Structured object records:
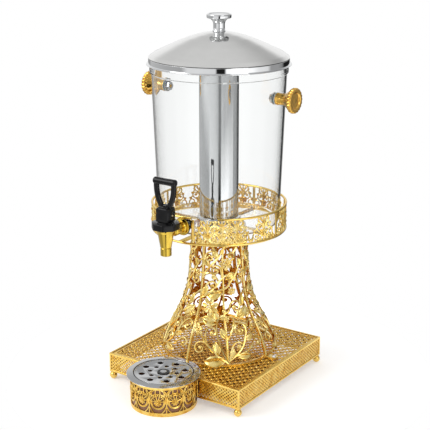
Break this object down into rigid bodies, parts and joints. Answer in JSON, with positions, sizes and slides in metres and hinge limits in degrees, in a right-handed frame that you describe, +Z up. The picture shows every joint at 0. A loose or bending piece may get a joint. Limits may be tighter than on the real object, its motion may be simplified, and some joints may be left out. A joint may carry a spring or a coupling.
{
  "type": "juice dispenser",
  "caption": "Juice dispenser: clear tapered tank with an ice tube and domed steel lid on a gold filigree pedestal, with a lever tap over a drip cup.",
  "frame": {"origin": "on the table plane under the axis of the tower and tank", "axes": "+Z up along the tower axis, -Y towards the user (tap and drip cup), +X to the user's right"},
  "size_m": [0.2864, 0.34, 0.6081],
  "materials": {
    "gold_plate": "polished",
    "mirror_steel": "mirror polished",
    "fastener_steel": "satin",
    "clear_plastic": "clear, polished",
    "black_plastic": "glossy",
    "clear_silicone": "smooth",
    "liner_plastic": "smooth"
  },
  "bodies": {
    "pedestal": {"base_frame": "gold_plate", "ball_feet": "gold_plate", "base_top_plate": "gold_plate", "base_screen_front_left": "gold_plate", "base_screen_front_right": "gold_plate", "base_screen_right": "gold_plate", "base_screen_back": "gold_plate", "base_screen_left": "gold_plate", "base_notch_band": "gold_plate", "tower_foot_ring": "gold_plate", "foot_tab_screws": "gold_plate", "tower_ribs": "gold_plate", "tower_panel_front_right": "gold_plate", "tower_panel_back_right": "gold_plate", "tower_panel_back_left": "gold_plate", "tower_panel_front_left": "gold_plate", "gallery_bottom_rail": "gold_plate", "gallery_top_rail": "gold_plate", "gallery_posts": "gold_plate", "gallery_filigree_front_right": "gold_plate", "gallery_filigree_back_right": "gold_plate", "gallery_filigree_back_left": "gold_plate", "gallery_filigree_front_left": "gold_plate", "support_spider": "gold_plate", "carry_knobs": "gold_plate", "tap_body": "gold_plate", "ice_tube": "mirror_steel", "stud_cap_nut": "fastener_steel", "carry_knob_nuts": "fastener_steel", "tank_spacer": "fastener_steel", "tank": "clear_plastic", "tap_bonnet": "black_plastic", "tap_shank_nut": "black_plastic", "tap_washer": "black_plastic", "ice_tube_seal": "clear_silicone", "carry_knob_gaskets": "clear_silicone", "tap_outer_gasket": "clear_silicone", "tap_inner_gasket": "clear_silicone"},
    "lid": {"lid_shell": "mirror_steel", "lid_knob": "mirror_steel", "lid_knob_screw": "fastener_steel", "lid_seat_ring": "mirror_steel"},
    "stem": {"tap_stem": "black_plastic", "tap_seat_cup": "clear_silicone"},
    "handle": {"tap_handle": "black_plastic", "tap_handle_pin": "fastener_steel"},
    "drip_cup": {"drip_cup_shell": "gold_plate", "drip_cup_liner": "liner_plastic", "drip_rim": "mirror_steel"},
    "grate": {"drip_grate": "mirror_steel"}
  },
  "joints": [
    {"name": "lid_lift", "type": "slide", "parent": "pedestal", "child": "lid", "axis": [0, 0, 1], "range_m": [0, 0.15]},
    {"name": "stem_lift", "type": "slide", "parent": "pedestal", "child": "stem", "axis": [0, 0, 1], "range_m": [0, 0.0042]},
    {"name": "handle_tilt", "type": "hinge", "parent": "stem", "child": "handle", "pos_m": [0, -0.147, 0.3136], "axis": [1, 0, 0], "range_deg": [0, 40], "stiffness_Nm_per_rad": 0.4},
    {"name": "cup_pull", "type": "slide", "parent": "pedestal", "child": "drip_cup", "axis": [0, -1, 0], "range_m": [0, 0.09]},
    {"name": "grate_lift", "type": "slide", "parent": "drip_cup", "child": "grate", "axis": [0, 0, 1], "range_m": [0, 0.04]}
  ],
  "couplings": [
    {"joint": "stem_lift", "follows": "handle_tilt", "m_per_rad": 0.006}
  ]
}
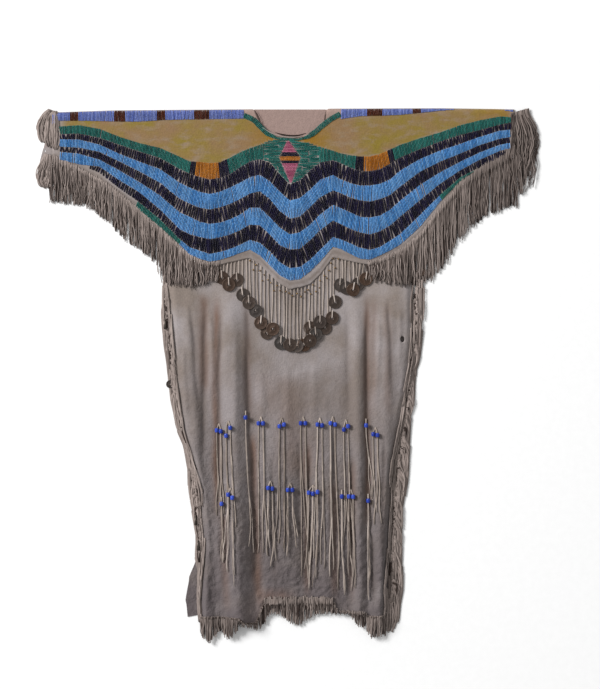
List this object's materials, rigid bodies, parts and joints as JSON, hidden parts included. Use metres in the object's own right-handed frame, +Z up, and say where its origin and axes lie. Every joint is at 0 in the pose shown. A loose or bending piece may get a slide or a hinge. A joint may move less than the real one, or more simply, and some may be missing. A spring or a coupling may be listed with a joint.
{
  "type": "beaded hide dress",
  "caption": "Hide dress laid flat, with a deep beaded yoke in wavy lanes, cut fringe all round, coins on thongs and blue beads on hanging thongs.",
  "frame": {"origin": "on the ground under the middle of the dress's outline, where the back hide rests", "axes": "+Z up, +Y from the hem towards the shoulders, +X towards the right side of the picture, which is the wearer's left"},
  "size_m": [1.2006, 1.2821, 0.036],
  "materials": {
    "hide": "smoke-tanned hide, soft nap, matt",
    "beaded_yoke": "hide covered with lanes of glass beads, with yellow-painted fields",
    "cut_fringe": "cut hide strands, matt",
    "thongs": "pale cut thongs, matt",
    "coins": "dark tarnished brass coins",
    "blue_beads": "blue glass beads strung on hide thongs",
    "tin_cones": "dull rolled tin"
  },
  "bodies": {
    "root": {"back_hide": "hide", "front_hide": "hide", "front_yoke": "beaded_yoke", "fringe_sleeve_left": "cut_fringe", "fringe_sleeve_right": "cut_fringe", "fringe_cuff_left": "cut_fringe", "fringe_cuff_right": "cut_fringe", "fringe_side_left": "cut_fringe", "fringe_side_right": "cut_fringe", "fringe_hem": "hide", "fringe_middle": "thongs", "side_disc_left": "coins", "side_coin_right": "coins", "side_cone_1": "tin_cones", "side_cone_2": "tin_cones", "side_cone_3": "tin_cones", "coin_01": "coins", "coin_02": "coins", "coin_03": "coins", "coin_04": "coins", "coin_05": "coins", "coin_06": "coins", "coin_07": "coins", "coin_08": "coins", "coin_09": "coins", "coin_10": "coins", "coin_11": "coins", "coin_12": "coins", "coin_13": "coins", "coin_14": "coins", "coin_15": "coins", "coin_16": "coins", "coin_17": "coins", "coin_18": "coins", "coin_19": "coins", "coin_20": "coins", "coin_21": "coins", "coin_22": "coins", "coin_23": "coins", "coin_24": "coins", "coin_25": "coins", "drop_upper_01": "blue_beads", "drop_upper_02": "blue_beads", "drop_upper_03": "blue_beads", "drop_upper_04": "blue_beads", "drop_upper_05": "blue_beads", "drop_upper_06": "blue_beads", "drop_upper_07": "blue_beads", "drop_upper_08": "blue_beads", "drop_upper_09": "blue_beads", "drop_upper_10": "blue_beads", "drop_upper_11": "blue_beads", "drop_lower_01": "blue_beads", "drop_lower_02": "blue_beads", "drop_lower_03": "blue_beads", "drop_lower_04": "blue_beads", "drop_lower_05": "blue_beads", "drop_lower_06": "blue_beads", "drop_lower_07": "blue_beads", "drop_lower_08": "blue_beads"}
  },
  "joints": []
}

**Exercise goal:**
Quote each line above in full, word for word.

**Response to this task:**
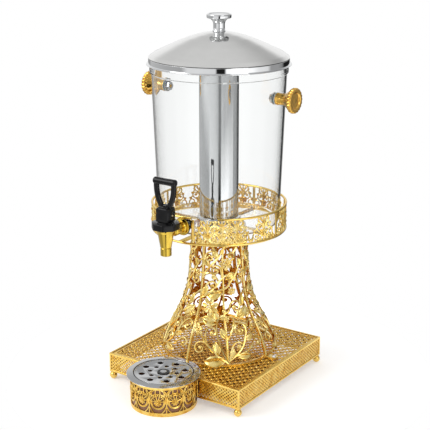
Break this object down into rigid bodies, parts and joints. Answer in JSON, with positions, sizes and slides in metres and hinge limits in degrees, in a right-handed frame that you describe, +Z up. The picture shows every joint at 0. A loose or bending piece may get a joint. Limits may be tighter than on the real object, its motion may be simplified, and some joints may be left out. A joint may carry a spring or a coupling.
{
  "type": "juice dispenser",
  "caption": "Juice dispenser: clear tapered tank with an ice tube and domed steel lid on a gold filigree pedestal, with a lever tap over a drip cup.",
  "frame": {"origin": "on the table plane under the axis of the tower and tank", "axes": "+Z up along the tower axis, -Y towards the user (tap and drip cup), +X to the user's right"},
  "size_m": [0.2864, 0.34, 0.6081],
  "materials": {
    "gold_plate": "polished",
    "mirror_steel": "mirror polished",
    "fastener_steel": "satin",
    "clear_plastic": "clear, polished",
    "black_plastic": "glossy",
    "clear_silicone": "smooth",
    "liner_plastic": "smooth"
  },
  "bodies": {
    "pedestal": {"base_frame": "gold_plate", "ball_feet": "gold_plate", "base_top_plate": "gold_plate", "base_screen_front_left": "gold_plate", "base_screen_front_right": "gold_plate", "base_screen_right": "gold_plate", "base_screen_back": "gold_plate", "base_screen_left": "gold_plate", "base_notch_band": "gold_plate", "tower_foot_ring": "gold_plate", "foot_tab_screws": "gold_plate", "tower_ribs": "gold_plate", "tower_panel_front_right": "gold_plate", "tower_panel_back_right": "gold_plate", "tower_panel_back_left": "gold_plate", "tower_panel_front_left": "gold_plate", "gallery_bottom_rail": "gold_plate", "gallery_top_rail": "gold_plate", "gallery_posts": "gold_plate", "gallery_filigree_front_right": "gold_plate", "gallery_filigree_back_right": "gold_plate", "gallery_filigree_back_left": "gold_plate", "gallery_filigree_front_left": "gold_plate", "support_spider": "gold_plate", "carry_knobs": "gold_plate", "tap_body": "gold_plate", "ice_tube": "mirror_steel", "stud_cap_nut": "fastener_steel", "carry_knob_nuts": "fastener_steel", "tank_spacer": "fastener_steel", "tank": "clear_plastic", "tap_bonnet": "black_plastic", "tap_shank_nut": "black_plastic", "tap_washer": "black_plastic", "ice_tube_seal": "clear_silicone", "carry_knob_gaskets": "clear_silicone", "tap_outer_gasket": "clear_silicone", "tap_inner_gasket": "clear_silicone"},
    "lid": {"lid_shell": "mirror_steel", "lid_knob": "mirror_steel", "lid_knob_screw": "fastener_steel", "lid_seat_ring": "mirror_steel"},
    "stem": {"tap_stem": "black_plastic", "tap_seat_cup": "clear_silicone"},
    "handle": {"tap_handle": "black_plastic", "tap_handle_pin": "fastener_steel"},
    "drip_cup": {"drip_cup_shell": "gold_plate", "drip_cup_liner": "liner_plastic", "drip_rim": "mirror_steel"},
    "grate": {"drip_grate": "mirror_steel"}
  },
  "joints": [
    {"name": "lid_lift", "type": "slide", "parent": "pedestal", "child": "lid", "axis": [0, 0, 1], "range_m": [0, 0.15]},
    {"name": "stem_lift", "type": "slide", "parent": "pedestal", "child": "stem", "axis": [0, 0, 1], "range_m": [0, 0.0042]},
    {"name": "handle_tilt", "type": "hinge", "parent": "stem", "child": "handle", "pos_m": [0, -0.147, 0.3136], "axis": [1, 0, 0], "range_deg": [0, 40], "stiffness_Nm_per_rad": 0.4},
    {"name": "cup_pull", "type": "slide", "parent": "pedestal", "child": "drip_cup", "axis": [0, -1, 0], "range_m": [0, 0.09]},
    {"name": "grate_lift", "type": "slide", "parent": "drip_cup", "child": "grate", "axis": [0, 0, 1], "range_m": [0, 0.04]}
  ],
  "couplings": [
    {"joint": "stem_lift", "follows": "handle_tilt", "m_per_rad": 0.006}
  ]
}
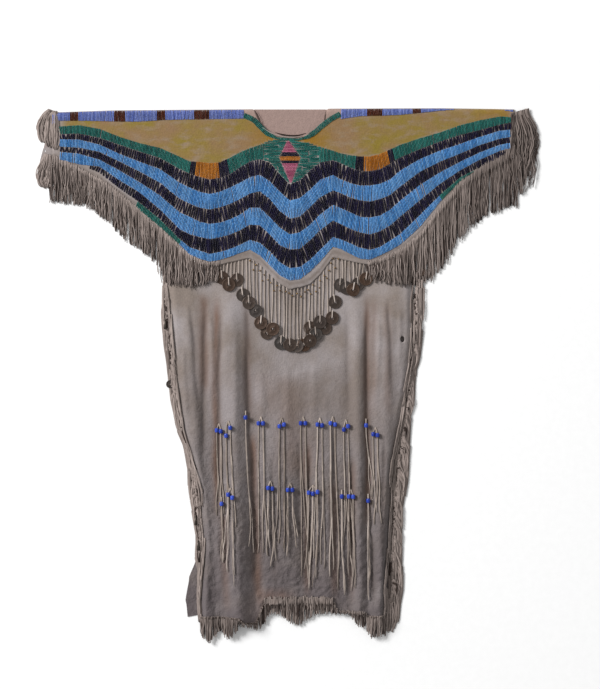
List this object's materials, rigid bodies, parts and joints as JSON, hidden parts included. Use metres in the object's own right-handed frame, +Z up, and say where its origin and axes lie. Every joint is at 0 in the pose shown. A loose or bending piece may get a slide or a hinge. A joint may move less than the real one, or more simply, and some may be missing. A spring or a coupling may be listed with a joint.
{
  "type": "beaded hide dress",
  "caption": "Hide dress laid flat, with a deep beaded yoke in wavy lanes, cut fringe all round, coins on thongs and blue beads on hanging thongs.",
  "frame": {"origin": "on the ground under the middle of the dress's outline, where the back hide rests", "axes": "+Z up, +Y from the hem towards the shoulders, +X towards the right side of the picture, which is the wearer's left"},
  "size_m": [1.2006, 1.2821, 0.036],
  "materials": {
    "hide": "smoke-tanned hide, soft nap, matt",
    "beaded_yoke": "hide covered with lanes of glass beads, with yellow-painted fields",
    "cut_fringe": "cut hide strands, matt",
    "thongs": "pale cut thongs, matt",
    "coins": "dark tarnished brass coins",
    "blue_beads": "blue glass beads strung on hide thongs",
    "tin_cones": "dull rolled tin"
  },
  "bodies": {
    "root": {"back_hide": "hide", "front_hide": "hide", "front_yoke": "beaded_yoke", "fringe_sleeve_left": "cut_fringe", "fringe_sleeve_right": "cut_fringe", "fringe_cuff_left": "cut_fringe", "fringe_cuff_right": "cut_fringe", "fringe_side_left": "cut_fringe", "fringe_side_right": "cut_fringe", "fringe_hem": "hide", "fringe_middle": "thongs", "side_disc_left": "coins", "side_coin_right": "coins", "side_cone_1": "tin_cones", "side_cone_2": "tin_cones", "side_cone_3": "tin_cones", "coin_01": "coins", "coin_02": "coins", "coin_03": "coins", "coin_04": "coins", "coin_05": "coins", "coin_06": "coins", "coin_07": "coins", "coin_08": "coins", "coin_09": "coins", "coin_10": "coins", "coin_11": "coins", "coin_12": "coins", "coin_13": "coins", "coin_14": "coins", "coin_15": "coins", "coin_16": "coins", "coin_17": "coins", "coin_18": "coins", "coin_19": "coins", "coin_20": "coins", "coin_21": "coins", "coin_22": "coins", "coin_23": "coins", "coin_24": "coins", "coin_25": "coins", "drop_upper_01": "blue_beads", "drop_upper_02": "blue_beads", "drop_upper_03": "blue_beads", "drop_upper_04": "blue_beads", "drop_upper_05": "blue_beads", "drop_upper_06": "blue_beads", "drop_upper_07": "blue_beads", "drop_upper_08": "blue_beads", "drop_upper_09": "blue_beads", "drop_upper_10": "blue_beads", "drop_upper_11": "blue_beads", "drop_lower_01": "blue_beads", "drop_lower_02": "blue_beads", "drop_lower_03": "blue_beads", "drop_lower_04": "blue_beads", "drop_lower_05": "blue_beads", "drop_lower_06": "blue_beads", "drop_lower_07": "blue_beads", "drop_lower_08": "blue_beads"}
  },
  "joints": []
}